4. Legislative and Other Priorities

As we wrote over the summer, despite the introduction last year of a  bipartisan, bicameral bill on FARA reform, the odds of legislative change are diminished in an election year with slim majorities in both houses of Congress. Still, DOJ has recently become more vocal and explicit about its legislative goals for the statute. In her recent remarks at the FARA conference, DAAG Choi highlighted four priorities with “broad administration support”: (1) obtaining authority to issue civil investigative demands; (2) creating civil penalties for FARA violations; (3) eliminating the exemption to file under FARA for those lobbyists who work on behalf of foreign commercial interests and who register under the LDA; and (4) "fixing" the statute to address McGoff and the district court ruling in the Wynn case.

Meanwhile, in the absence of legislative change, DOJ shows every sign of continuing the increase in enforcement of FARA that began in or about 2016. According to DAAG Choi, the FARA Unit conducted 25 inspections in 2023, the highest number since 1985, continuing a trend of increased oversight of FARA registrants. The FARA Unit has also added both a new analyst and a new civil attorney to bring civil enforcement matters.

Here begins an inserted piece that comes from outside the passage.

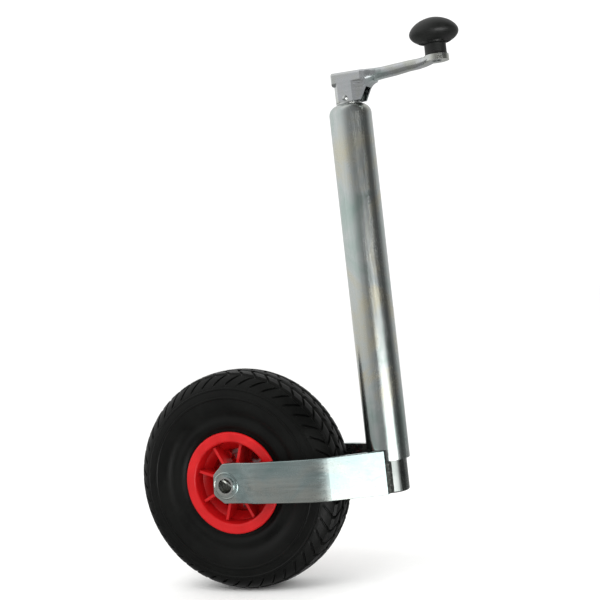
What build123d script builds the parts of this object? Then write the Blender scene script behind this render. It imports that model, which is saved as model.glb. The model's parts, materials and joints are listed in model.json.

Taken together, last year’s pattern of enforcement activity—running the gamut from traditional jury trials for criminal FARA violations to alternative criminal dispositions and civil enforcement actions—reflects continued prioritization of FARA, which DAAG Choi grouped with DOJ’s stated prioritization of corporate criminal enforcement of laws relating to national security.

 


 

1 https://www.americanconference.com/fara/ (Dec. 1, 2023) (hereinafter, the “recent FARA conference”).

2 United States v. McGoff, 831 F.2d 1071, 1082 (D.C. Cir. 1987).